From 2016 when he created Ckay’s summer jam, Nkechi Turnup, to 2019 which heralded the Billboard-charting record, Love Nwantiti, Tempoe has kept one rule that has guided his sonic mastery: if he doesn’t feel it, he doesn’t spill it.

“I go for feelings when I am making music. If I want to make a song emotional, I really go into it. There is a reason I add every element into the beat. If it makes me feel good, it definitely makes the listener feel good. I have learned to work with my feelings,” he tells Guardian Music. And this trait, which is submarined by his personal affinity for perfection, is also the recipe behind other hits such as Joeboy’s Alcohol, Omah Lay’s Understand, and, most recently, BabyboyAV’s Confession.

“For Love Nwantiti, Ckay started the idea.
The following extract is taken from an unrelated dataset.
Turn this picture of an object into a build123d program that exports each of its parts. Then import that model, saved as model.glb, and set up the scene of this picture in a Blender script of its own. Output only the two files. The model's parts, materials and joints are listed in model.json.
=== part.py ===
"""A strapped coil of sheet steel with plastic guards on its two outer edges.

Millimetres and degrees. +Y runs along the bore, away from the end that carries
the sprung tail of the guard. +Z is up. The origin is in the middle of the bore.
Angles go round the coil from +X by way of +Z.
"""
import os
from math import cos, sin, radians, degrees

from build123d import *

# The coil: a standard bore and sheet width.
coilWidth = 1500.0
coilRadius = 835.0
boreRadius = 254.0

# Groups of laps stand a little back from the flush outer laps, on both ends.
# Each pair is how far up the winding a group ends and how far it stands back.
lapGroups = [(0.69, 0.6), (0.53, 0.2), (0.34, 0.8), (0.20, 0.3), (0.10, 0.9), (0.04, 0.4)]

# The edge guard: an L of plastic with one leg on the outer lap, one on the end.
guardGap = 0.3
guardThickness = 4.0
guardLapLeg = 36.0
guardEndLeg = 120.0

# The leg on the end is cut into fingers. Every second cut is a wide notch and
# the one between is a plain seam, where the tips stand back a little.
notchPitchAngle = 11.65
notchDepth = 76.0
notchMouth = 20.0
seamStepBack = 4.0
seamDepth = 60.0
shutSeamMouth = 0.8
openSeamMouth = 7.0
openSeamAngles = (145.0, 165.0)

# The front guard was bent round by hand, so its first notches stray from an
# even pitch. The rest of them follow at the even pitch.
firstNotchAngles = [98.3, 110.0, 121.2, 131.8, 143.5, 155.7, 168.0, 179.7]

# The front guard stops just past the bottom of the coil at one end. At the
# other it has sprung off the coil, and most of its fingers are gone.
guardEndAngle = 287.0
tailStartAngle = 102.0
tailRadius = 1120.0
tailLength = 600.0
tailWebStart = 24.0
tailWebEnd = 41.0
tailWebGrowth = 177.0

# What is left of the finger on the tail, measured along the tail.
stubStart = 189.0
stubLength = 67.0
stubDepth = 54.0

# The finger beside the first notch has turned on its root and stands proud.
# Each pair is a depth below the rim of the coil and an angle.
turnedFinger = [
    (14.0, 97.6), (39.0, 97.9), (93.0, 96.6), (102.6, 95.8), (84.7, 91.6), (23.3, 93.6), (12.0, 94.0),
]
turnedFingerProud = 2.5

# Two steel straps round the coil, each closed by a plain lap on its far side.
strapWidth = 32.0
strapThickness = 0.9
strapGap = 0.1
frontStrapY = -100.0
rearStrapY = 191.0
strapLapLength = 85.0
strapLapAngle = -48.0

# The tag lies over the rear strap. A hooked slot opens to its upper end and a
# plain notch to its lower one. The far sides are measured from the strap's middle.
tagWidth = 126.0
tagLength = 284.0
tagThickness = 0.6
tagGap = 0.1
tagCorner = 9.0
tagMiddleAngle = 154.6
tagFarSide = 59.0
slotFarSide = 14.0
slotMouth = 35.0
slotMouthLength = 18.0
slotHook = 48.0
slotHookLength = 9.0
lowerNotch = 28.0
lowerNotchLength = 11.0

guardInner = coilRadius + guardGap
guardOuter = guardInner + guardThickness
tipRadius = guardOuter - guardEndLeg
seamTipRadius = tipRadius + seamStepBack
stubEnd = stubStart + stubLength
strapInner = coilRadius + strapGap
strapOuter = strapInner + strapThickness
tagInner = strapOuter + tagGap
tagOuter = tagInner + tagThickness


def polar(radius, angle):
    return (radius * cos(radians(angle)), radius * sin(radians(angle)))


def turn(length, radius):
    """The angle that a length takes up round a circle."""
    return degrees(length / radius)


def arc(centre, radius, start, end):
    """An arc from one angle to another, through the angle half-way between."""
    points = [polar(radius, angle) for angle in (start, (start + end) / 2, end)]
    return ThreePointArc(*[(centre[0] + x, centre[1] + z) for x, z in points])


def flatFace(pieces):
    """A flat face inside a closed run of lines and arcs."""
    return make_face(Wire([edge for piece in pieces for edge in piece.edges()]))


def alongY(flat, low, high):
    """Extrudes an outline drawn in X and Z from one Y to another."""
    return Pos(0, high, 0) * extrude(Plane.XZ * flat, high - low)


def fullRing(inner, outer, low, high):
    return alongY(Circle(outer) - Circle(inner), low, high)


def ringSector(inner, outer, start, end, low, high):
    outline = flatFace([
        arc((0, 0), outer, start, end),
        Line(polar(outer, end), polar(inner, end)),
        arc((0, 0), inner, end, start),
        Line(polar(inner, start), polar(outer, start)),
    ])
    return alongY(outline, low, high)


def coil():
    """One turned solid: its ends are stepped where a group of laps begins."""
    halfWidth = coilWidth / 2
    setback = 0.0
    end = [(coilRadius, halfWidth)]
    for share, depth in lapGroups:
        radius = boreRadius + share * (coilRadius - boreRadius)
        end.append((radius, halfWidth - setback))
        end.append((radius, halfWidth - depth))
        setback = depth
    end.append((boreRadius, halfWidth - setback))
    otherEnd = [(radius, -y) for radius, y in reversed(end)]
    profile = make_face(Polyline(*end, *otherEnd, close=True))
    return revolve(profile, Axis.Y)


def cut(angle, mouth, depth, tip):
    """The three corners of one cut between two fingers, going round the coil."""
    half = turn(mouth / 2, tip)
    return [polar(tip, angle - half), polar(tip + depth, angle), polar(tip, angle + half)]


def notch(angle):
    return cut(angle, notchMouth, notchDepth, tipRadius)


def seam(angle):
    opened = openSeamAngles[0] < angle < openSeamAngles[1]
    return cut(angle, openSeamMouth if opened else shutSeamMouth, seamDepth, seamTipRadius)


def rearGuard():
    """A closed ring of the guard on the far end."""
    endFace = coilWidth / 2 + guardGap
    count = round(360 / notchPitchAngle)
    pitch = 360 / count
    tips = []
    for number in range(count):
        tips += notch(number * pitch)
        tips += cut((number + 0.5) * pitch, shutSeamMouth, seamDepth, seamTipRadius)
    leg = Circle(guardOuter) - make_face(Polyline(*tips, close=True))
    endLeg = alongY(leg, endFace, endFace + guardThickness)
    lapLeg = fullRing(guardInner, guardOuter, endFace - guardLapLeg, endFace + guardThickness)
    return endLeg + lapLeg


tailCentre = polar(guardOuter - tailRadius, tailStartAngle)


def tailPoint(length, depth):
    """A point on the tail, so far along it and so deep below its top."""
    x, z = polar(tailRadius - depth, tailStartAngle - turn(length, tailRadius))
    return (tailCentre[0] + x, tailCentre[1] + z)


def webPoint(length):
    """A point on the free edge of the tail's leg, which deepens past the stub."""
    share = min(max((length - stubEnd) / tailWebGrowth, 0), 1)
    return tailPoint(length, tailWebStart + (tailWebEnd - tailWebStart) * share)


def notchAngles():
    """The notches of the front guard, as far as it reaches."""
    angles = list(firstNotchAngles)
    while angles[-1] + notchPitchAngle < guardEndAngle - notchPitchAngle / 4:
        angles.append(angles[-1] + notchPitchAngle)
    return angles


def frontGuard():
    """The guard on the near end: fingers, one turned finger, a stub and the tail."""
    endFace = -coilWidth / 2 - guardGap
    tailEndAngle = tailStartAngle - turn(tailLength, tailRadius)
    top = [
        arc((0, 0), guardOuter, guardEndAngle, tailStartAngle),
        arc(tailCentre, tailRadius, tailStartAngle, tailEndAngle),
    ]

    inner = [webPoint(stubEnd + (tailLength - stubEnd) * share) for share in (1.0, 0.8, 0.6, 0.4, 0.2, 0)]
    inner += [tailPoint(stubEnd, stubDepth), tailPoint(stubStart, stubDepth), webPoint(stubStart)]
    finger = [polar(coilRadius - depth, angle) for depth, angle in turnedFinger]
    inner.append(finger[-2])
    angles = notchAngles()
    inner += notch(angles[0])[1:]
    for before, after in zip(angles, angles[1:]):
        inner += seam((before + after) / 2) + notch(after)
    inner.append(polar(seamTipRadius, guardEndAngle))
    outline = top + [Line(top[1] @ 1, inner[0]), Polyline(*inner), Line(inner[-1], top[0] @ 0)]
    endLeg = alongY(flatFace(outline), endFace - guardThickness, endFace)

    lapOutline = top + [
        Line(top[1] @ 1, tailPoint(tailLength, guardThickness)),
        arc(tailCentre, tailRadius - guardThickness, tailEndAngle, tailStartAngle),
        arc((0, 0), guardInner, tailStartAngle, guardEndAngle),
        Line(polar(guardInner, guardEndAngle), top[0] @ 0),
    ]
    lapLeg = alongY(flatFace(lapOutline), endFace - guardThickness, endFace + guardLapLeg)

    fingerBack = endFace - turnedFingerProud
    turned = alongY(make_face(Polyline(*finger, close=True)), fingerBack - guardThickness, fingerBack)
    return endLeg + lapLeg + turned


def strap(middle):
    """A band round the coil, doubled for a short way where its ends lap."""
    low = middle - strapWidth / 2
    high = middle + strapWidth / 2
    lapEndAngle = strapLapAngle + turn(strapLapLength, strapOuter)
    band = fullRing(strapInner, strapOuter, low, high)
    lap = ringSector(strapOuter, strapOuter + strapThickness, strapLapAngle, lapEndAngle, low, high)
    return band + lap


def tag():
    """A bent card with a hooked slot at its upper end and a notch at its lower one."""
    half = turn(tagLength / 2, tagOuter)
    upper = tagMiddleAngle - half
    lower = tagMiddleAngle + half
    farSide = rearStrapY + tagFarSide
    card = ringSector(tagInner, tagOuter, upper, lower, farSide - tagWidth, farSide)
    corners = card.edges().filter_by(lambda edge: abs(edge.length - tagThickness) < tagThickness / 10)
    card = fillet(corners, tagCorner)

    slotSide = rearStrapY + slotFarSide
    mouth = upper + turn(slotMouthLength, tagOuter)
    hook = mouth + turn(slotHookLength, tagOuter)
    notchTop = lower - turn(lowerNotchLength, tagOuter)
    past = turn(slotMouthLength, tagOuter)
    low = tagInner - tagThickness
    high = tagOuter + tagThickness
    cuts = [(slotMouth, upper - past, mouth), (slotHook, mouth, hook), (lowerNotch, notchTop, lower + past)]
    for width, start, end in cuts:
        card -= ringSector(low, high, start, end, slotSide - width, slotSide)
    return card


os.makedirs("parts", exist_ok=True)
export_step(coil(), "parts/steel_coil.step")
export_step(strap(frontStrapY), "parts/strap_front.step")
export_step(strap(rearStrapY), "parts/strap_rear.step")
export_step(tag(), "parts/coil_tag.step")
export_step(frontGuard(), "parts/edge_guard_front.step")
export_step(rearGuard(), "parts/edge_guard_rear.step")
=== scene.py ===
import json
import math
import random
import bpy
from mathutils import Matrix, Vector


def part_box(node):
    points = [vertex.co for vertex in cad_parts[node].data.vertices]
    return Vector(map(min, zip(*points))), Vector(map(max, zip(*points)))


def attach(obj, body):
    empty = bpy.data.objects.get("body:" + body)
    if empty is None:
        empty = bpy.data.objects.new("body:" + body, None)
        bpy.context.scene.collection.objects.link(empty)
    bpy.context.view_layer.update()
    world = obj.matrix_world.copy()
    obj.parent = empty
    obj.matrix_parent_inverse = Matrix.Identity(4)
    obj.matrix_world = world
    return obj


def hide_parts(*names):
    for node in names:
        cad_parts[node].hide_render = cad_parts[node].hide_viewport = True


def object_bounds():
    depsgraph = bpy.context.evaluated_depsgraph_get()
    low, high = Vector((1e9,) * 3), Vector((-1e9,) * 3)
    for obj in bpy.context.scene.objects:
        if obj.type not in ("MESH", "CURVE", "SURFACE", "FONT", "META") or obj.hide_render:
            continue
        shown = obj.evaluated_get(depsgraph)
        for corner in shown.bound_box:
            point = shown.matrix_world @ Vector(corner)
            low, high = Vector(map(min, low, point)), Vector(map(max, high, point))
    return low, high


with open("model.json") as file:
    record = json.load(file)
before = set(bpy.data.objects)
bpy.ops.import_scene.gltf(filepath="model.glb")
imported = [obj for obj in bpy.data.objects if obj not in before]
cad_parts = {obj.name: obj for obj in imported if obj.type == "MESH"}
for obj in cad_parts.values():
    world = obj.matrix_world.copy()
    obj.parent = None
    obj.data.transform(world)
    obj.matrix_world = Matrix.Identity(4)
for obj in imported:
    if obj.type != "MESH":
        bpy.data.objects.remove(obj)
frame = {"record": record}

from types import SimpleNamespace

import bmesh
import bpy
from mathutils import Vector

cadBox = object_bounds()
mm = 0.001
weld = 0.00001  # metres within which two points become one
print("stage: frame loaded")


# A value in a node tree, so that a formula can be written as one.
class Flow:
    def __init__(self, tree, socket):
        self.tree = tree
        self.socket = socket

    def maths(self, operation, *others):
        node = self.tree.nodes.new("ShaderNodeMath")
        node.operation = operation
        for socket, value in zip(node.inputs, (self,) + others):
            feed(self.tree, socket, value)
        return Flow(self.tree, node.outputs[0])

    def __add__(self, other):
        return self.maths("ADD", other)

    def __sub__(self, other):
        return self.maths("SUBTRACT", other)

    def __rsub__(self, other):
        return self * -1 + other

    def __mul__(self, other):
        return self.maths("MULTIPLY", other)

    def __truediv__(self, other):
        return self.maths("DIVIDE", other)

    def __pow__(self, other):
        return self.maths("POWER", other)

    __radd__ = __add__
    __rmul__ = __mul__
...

At the time, we sent ideas back and forth to one another. It sounded amazing and I just did my thing on it. He always seeks my opinions on music. If you feel that you can’t take my blunt truth then just don’t ask me. I won’t just tell you that it is trash; I would critique it properly. If you try it and it works out for you then fine. If you don’t, you can move on. It was really nice making a song like that two years ago and seeing the world go crazy for it right now. It is really amazing to know that all of that paid off. So for this one,ideally I’d give you my opinion & have you do another version with my own ideas then you can compare,nobody knows it all but I’d always tell the truth or just be mute.
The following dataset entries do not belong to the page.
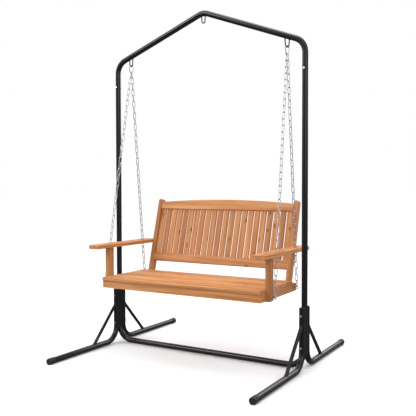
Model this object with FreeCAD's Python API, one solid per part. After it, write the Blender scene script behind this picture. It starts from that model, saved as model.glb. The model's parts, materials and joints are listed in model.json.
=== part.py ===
"""Porch swing: a slatted timber bench on four chains under a knock-down steel tube frame.

Millimetres. X runs across the seat, -Y is the front, Z is up. The origin is on the floor, midway
between the uprights. The bench hangs with its weight plumb under the two side hooks.
"""
import FreeCAD, Part
import math
import os

V = FreeCAD.Vector
ORIGIN = V(0, 0, 0)
AXIS_X = V(1, 0, 0)
AXIS_Y = V(0, 1, 0)
AXIS_Z = V(0, 0, 1)
SIDES = (("left", -1), ("right", 1))
ENDS = (("front", -1), ("rear", 1))

# ---- steel frame ----
SPAN = 1450.0            # between the centrelines of the uprights
TUBE_R = 19.0
TUBE_WALL = 1.5
FLOOR_LINE_Z = 20.0      # centreline of every tube that lies along the floor
SHOULDER_Z = 2026.0      # where upright and beam arm would meet if there were no bend
APEX_Z = 2301.0          # where the two beam arms would meet if there were no bend
SLEEVE_Z = 1825.0        # seam between an upright and a beam arm
SLEEVE_BOLT_Z = 1860.0
LEG_TOP_Z = 390.0        # top of the legs and of the crossbar's upturned ends
LEG_BOLT_Z = (345.0, 146.0)
FOOT_REACH = 725.0       # from the plane of the uprights to the outer end of a foot
SHOULDER_BEND_R = 98.0
APEX_BEND_R = 95.0
FLOOR_BEND_R = 105.0
APEX_SEAM_X = -37.0
SPIGOT_LENGTH = 60.0
SPIGOT_COLLAR = 4.0
SPIGOT_GAP = 0.1
TOUCH_GAP = 0.3          # between tubes that are bolted side by side
WELD_GAP = 0.02
BRACE_R = 11.0
BRACE_WALL = 1.2
BRACE_TOP_Z = 272.0
BRACE_FOOT_Y = 280.0
FOOT_CAP_R = 21.0
FOOT_CAP_LENGTH = 46.0
FOOT_CAP_END = 3.0
LEG_CAP_FLANGE = 2.0
LEG_CAP_DOME = 5.0
LEG_CAP_PLUG = 18.0

# ---- frame fastenings ----
BOLT_R = 4.0
BOLT_HOLE_R = 4.2
HEX_ACROSS = 13.0
HEAD_HEIGHT = 5.3
NUT_HEIGHT = 6.5
NUT_DOME_R = 5.6
NUT_DOME_HEIGHT = 5.0
BOLT_ENTRY = 8.0         # length of bolt inside its cap nut
SADDLE_R = 9.0
SADDLE_HEIGHT = 2.5      # flat outer face of a saddle washer above the tube's crown

# ---- hooks, snap hooks and chains ----
HOOK_X = 605.0
HOOK_TIP_Z = 2003.0      # centreline of the rod at the bottom of a side hook
SPARE_HOOK_TIP_Z = 2231.0
HOOK_ROD_R = 4.0
HOOK_TIP_R = 12.0
HOOK_SPLAY = math.radians(4.0)
SNAP_ROD_R = 3.0
SNAP_TOP_R = 15.0        # centreline radius of the wide upper end
SNAP_BOTTOM_R = 10.0
SNAP_HEIGHT = 54.0       # between the centrelines of its top and its bottom
SNAP_TURN = -28.0        # degrees about the vertical, as a loaded snap hook settles
HANG_GAP = 0.6           # between a hook and its snap hook, clear at both ends of the swing
REST_GAP = 0.3
GATE_HINGE_RISE = 3.5
GATE_PIN_R = 1.0
GATE_PIN_GAP = 0.05
GATE_TONGUE = 2.0
GATE_SLOT = 2.6
NOSE_LAP = (10.0, 3.0)   # where the half-lap of gate and nose starts and ends, below the bend
LINK_WIRE_R = 2.25
LINK_WIDTH = 22.0
LINK_INNER = 41.88
LINKS = 36
LINK_SEAT = (3.0, 4.4)   # first link's wire from the middle, and from the centre, of the bottom bend
FIRST_TURN = 8.0         # degrees a first link stands off square to the rod that it hangs on
RING_GAP = 0.6

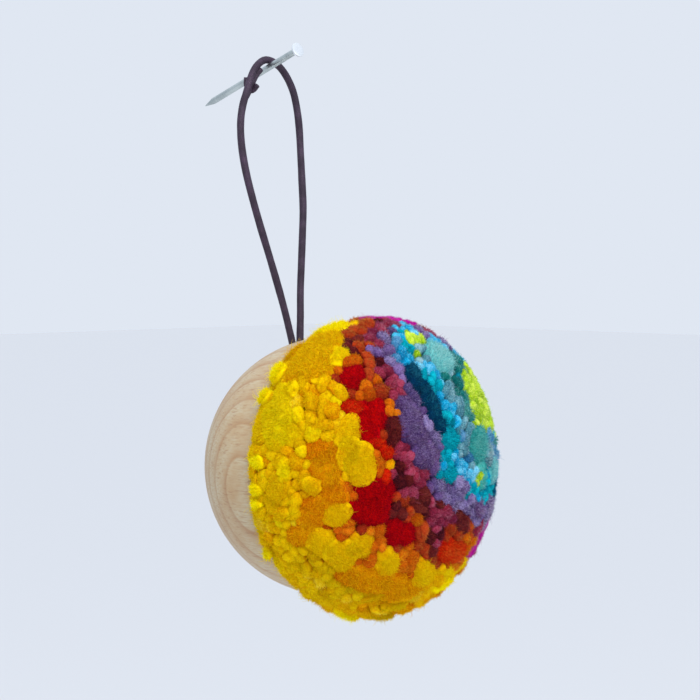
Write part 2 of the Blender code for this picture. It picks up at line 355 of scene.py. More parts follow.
class Dye(Enum):
    """The yarn colours that are wound into the pom pom."""

    # Each dye gives its cut tips, its deep colour, which its darker strands take and which is painted into
    # its creases and edges as shade, and its paler strands.
    CANARY = bath((244, 228, 0), (228, 190, 0), (250, 238, 16))
    LEMON = bath((228, 200, 0), (218, 168, 0), (238, 214, 8))
    YELLOW = bath((224, 184, 0), (208, 138, 0), (240, 208, 6))
    STRAW = bath((230, 196, 10), (216, 158, 0), (242, 214, 36), 0.8)
    GOLD = bath((224, 172, 0), (208, 126, 0), (238, 200, 4), 0.7)
    AMBER = bath((224, 148, 0), (196, 92, 0), (236, 180, 2), 0.8)
    MUSTARD = bath((206, 168, 0), (192, 122, 0), (226, 198, 8))
    ORANGE = bath((202, 92, 6), (158, 50, 4), (222, 132, 16), 0.7)
    RUST = bath((164, 46, 16), (108, 22, 14), (188, 70, 28), 0.7)
    SCARLET = bath((200, 24, 2), (136, 8, 4), (220, 56, 16), 0.7)
    RED = bath((174, 1, 8), (112, 0, 10), (210, 6, 4), 0.8)
    MAROON = bath((80, 17, 20), (38, 8, 18), (118, 38, 32), 0.8)
    RASPBERRY = bath((136, 32, 54), (78, 16, 38), (166, 64, 92), 0.8)
    MAGENTA = bath((168, 6, 126), (108, 2, 82), (192, 50, 152))
    PURPLE = bath((98, 70, 128), (50, 30, 74), (140, 114, 172), 0.8)
    LILAC = bath((96, 80, 132), (48, 34, 80), (156, 138, 188), 0.9)
    NAVY = bath((2, 48, 84), (0, 26, 52), (22, 90, 120), 0.7)
    STEEL = bath((44, 116, 162), (16, 64, 108), (104, 166, 202), 0.7)
    TEAL = bath((0, 146, 164), (0, 88, 110), (8, 184, 200), 0.8)
    SKY = bath((30, 158, 200), (0, 92, 138), (136, 208, 228), 0.9)
    AQUA = bath((6, 156, 200), (0, 98, 146), (96, 196, 222), 0.8)
    SEAFOAM = bath((112, 202, 200), (34, 142, 150), (160, 220, 216), 0.6)
    JADE = bath((46, 168, 160), (6, 106, 112), (96, 194, 188), 0.6)
    PINE = bath((10, 104, 100), (2, 54, 62), (80, 156, 150), 0.8)
    MIST = bath((88, 146, 160), (32, 86, 104), (160, 196, 202), 0.9)
    LIME = bath((174, 204, 32), (92, 138, 16), (218, 228, 94), 0.9)

    @property
    def number(self) -> int:
        """Its place among the dyes."""
        return list(Dye).index(self)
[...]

“For Alcohol, I had done 60 percent of the beat and sent it to Joeboy. A couple of days later he sent it to me with vocals. The verse that is the first verse now was initially the second verse. I told him we had to make it start the song. I told him to scrap the initial first verse. And yeah we have a smash today. After he recorded it, I had to hold on to the song for four more days to finish it properly. I had to ensure that I filled it with things. I like to make sure everything is sounding right. I had to ensure that I filled it with things. I like to make sure everything is sounding right. I had to bring in some other elements to make the song way more interesting than it was because it already sounded like a jam but I had to do ‘Tempoe’ things to it, so I needed some days more and while I was having fun experimenting, they kept calling, but I didn’t send it back until I was satisfied.”
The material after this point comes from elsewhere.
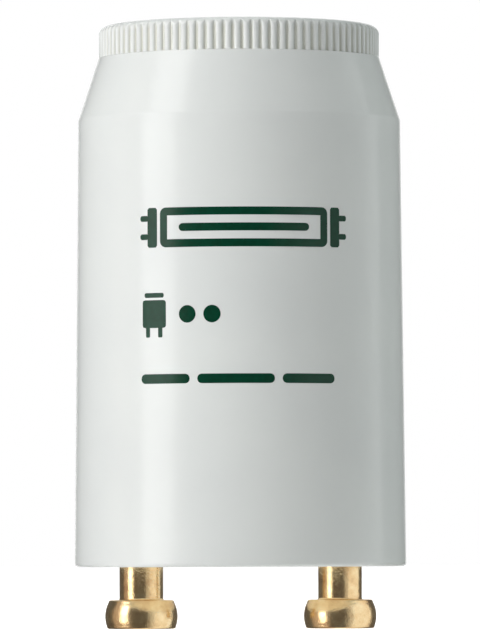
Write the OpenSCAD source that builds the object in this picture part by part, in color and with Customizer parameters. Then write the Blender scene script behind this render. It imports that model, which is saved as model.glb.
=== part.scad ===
// Glow starter for a fluorescent tube lamp: a ribbed plastic canister snapped over an
// insulating base disc, which carries two brass contact pins. Inside, a glow switch bulb and
// a suppression capacitor are wired side by side to the two pins.
// The origin is the middle of the plane that the pin ends stand on. Z runs up the canister's
// axis, the pins lie along X, and the lengths are in millimetres.

/* [Canister] */
// Outer diameter at the rim
can_d = 21.2; // [20.8:0.1:21.5]
// Height from the rim to the top
can_h = 34.6; // [34:0.1:36]
// Slope of the straight wall, in degrees
can_draft = 0.58; // [0.2:0.01:0.8]
// Height of the cone between the straight wall and the grip ring
cone_h = 4; // [3:0.1:5]
// Height of the grip ring
grip_h = 2.05; // [1.8:0.05:3]
// Outer diameter over the grip ribs
grip_d = 17.94; // [17.4:0.02:18.6]
// Number of grip ribs round the ring
grip_ribs = 96; // [84:1:108]
// Radius of each rib's crest
rib_r = 0.25; // [0.24:0.01:0.4]
// Depth of the grooves between the ribs
rib_depth = 0.15; // [0.08:0.01:0.2]
// Turn of the ribs about the axis, in degrees
grip_turn = 3.15; // [0:0.05:3.75]
// Thickness of the side wall
wall_t = 1.15; // [1.05:0.05:1.3]
// Thickness of the roof
roof_t = 1.2; // [0.9:0.1:1.6]
// Rounding of the top edge
top_edge_r = 0.6; // [0.3:0.05:0.7]
// Rounding of the rim's outer edge
rim_edge_r = 0.25; // [0.1:0.05:0.35]
// Diameter of the moulding gate's dimple in the roof
gate_d = 1.8; // [1.2:0.1:2.4]
// Depth of the moulding gate's dimple
gate_depth = 0.25; // [0.1:0.05:0.4]

/* [Base disc] */
// Thickness of the disc
disc_t = 2.2; // [1.8:0.1:2.8]
// Distance from the rim up to the disc's underside
disc_recess = 0.3; // [0.2:0.05:0.5]
// Chamfer of the disc's lower edge and of the socket's mouth
disc_chamfer = 0.25; // [0.1:0.05:0.3]
// Thickness of the canister wall round the disc
socket_wall_t = 0.8; // [0.75:0.05:0.85]
// Radius of the snap bead's section
snap_r = 0.35; // [0.3:0.05:0.5]
// Height that the snap bead stands out of the disc's edge
snap_h = 0.2; // [0.15:0.05:0.25]
// Width of the two keys that stop the disc from turning
key_w = 1.6; // [1.2:0.1:2.2]
// Height that each key stands out of the socket's wall
key_h = 0.8; // [0.6:0.1:1]
// Length that each key runs on above the disc
key_run = 4; // [2:0.5:8]
// Diameter of the boss round each pin
boss_d = 5.4; // [5.2:0.1:5.6]
// Height of the boss round each pin
boss_h = 0.5; // [0.3:0.1:0.8]
// Thickness of the barrier between the pins
barrier_t = 0.9; // [0.7:0.1:1.4]
// Height of the barrier between the pins
barrier_h = 1.1; // [0.6:0.1:1.4]
// Length of the barrier between the pins
barrier_l = 13; // [8:0.5:15]

/* [Contact pins] */
// Distance between the pins' axes
pin_pitch = 12.7; // [12.2:0.1:13]
// Diameter of the pin head
head_d = 4.65; // [4.6:0.05:5]
// Height of the pin head
head_h = 1.85; // [1.6:0.05:2.2]
// Height of the cylindrical land round the head
land_h = 0.5; // [0.3:0.05:0.7]
// Height of the middle of the land above the pin's end
land_z = 0.8; // [0.7:0.05:0.95]
// Amount that the head narrows from the land to its upper edge, on the radius
head_taper = 0.3; // [0.15:0.05:0.4]
// Rounding of the head's two edges
head_edge_r = 0.16; // [0.1:0.02:0.22]
// Diameter of the pin's neck
neck_d = 2.8; // [2.7:0.05:3.1]
// Length of the neck between the head and the rim
neck_l = 2.1; // [1.9:0.05:2.6]
// Diameter of the shank inside the disc
shank_d = 2.4; // [2.2:0.05:2.5]
// Diameter of the riveted end
rivet_d = 3.6; // [3.2:0.1:4]
// Height of the riveted end
rivet_h = 0.55; // [0.4:0.05:0.8]
// Diameter of the bore that takes the wires
cup_d = 1.4; // [1.3:0.05:1.5]
// Depth of the bore from the riveted end
cup_depth = 2.6; // [2.2:0.1:3]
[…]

Before the accolades, Tempoe had started pedalling the sonic evolution that Afrobeats currently rides on within the global music marketplace, using only faith, wits and radical optimism. Now, he sees the fruits of his labour and that of other Naija musical vanguards, and it is one he is proud of.

“I am very proud of where we are now. I always saw it coming. And I feel like I am very lucky to be here at this time making music. I feel like social media is making it very easy for us now to export this sound. It is really crazy. The bar has shifted, and everyone in the industry right now is on fire,” he says. And as he speaks, I see the same spark in his eyes and I paused to watch it engulf him as he spoke about the one art that stirs his heart.

Despite the initial friction that arose with his dad with respect to his career choice, Tempoe believes that the open sesame for almost every Nigerian parent with an artiste-wannabe child is becoming successful at your craft, especially by being famous and affluent.

“My father didn’t really see the idea. He didn’t get it, but I was able to do it regardless. I wasn’t home that much. I was either in school, at my tech gig or at my relatives. I always found my ways to music. I had to sneak. I had to use my auntie’s laptop. I remember one time when I just stabbed (skipped) school for like two days so I could make beats on my auntie’s laptop. When he came back from work and didn’t find me at home, he felt that I was doing something weird somewhere. I was just making my beats. So, as a typical Nigerian dad, he didn’t really care about that. Anyway, the thing with Nigerian fathers is that you are able to win them over when you show that your passion could keep you off the streets and from anything illegal or weird.”

Currently, the only thing weird about Tempoe’s situation is the fact that, despite his litany of achievements, the young musician is not driven by a thirst for fame. Instead, he prefers to live reclusively, prioritizing his self-expression as greater reward over profit.

“I prefer to make music alone, all by myself. Making music with others is cool, but when I am trying to perfect a song, I have to be by myself. I prefer to hang out around nature sometimes, to draw ideas. I would just go to the beach at night and just stay there and soak in everything. I finish songs in my head before touching the laptop; so I might not be in the studio or with my laptop but I could definitely be working on the song and recording the ideas on my phone before I get to my laptop,” he says.

At the moment, his music productions might just be one of the biggest in the digital streaming platforms, but with time Tempoe is poised to surpass that, becoming one of the biggest front-wheels of Afrobeats’ global explosion. Mirroring the legacies of other frontliners, he hopes to constantly propel Afrobeats forward. And while those roses might come with thorns, it is the only compensation he seeks.

“My vision changes after every accomplishment. The things I wanted to do earlier in the year are not the things I want to do now. I am always looking for new things. I am always looking. Even when I am not actively making beats, I am always listening for sounds. I am always educating myself on my craft. My vision changes from time to time. I have been bumping Quincy Jones a lot. He has a massive catalogue. He produced most of those songs. He didn’t play every instrument, but he directed an entire orchestra. That’s a level of influence I would love to have in the game.

“I am not selling Trap or any of those things, I am selling Afrobeats. I want people to experience it the way I am dishing it out. Right now, I am working on building my project. I can’t really say much about the project right now as God always directs me on what to do and I do it. My vision changes from time to time.”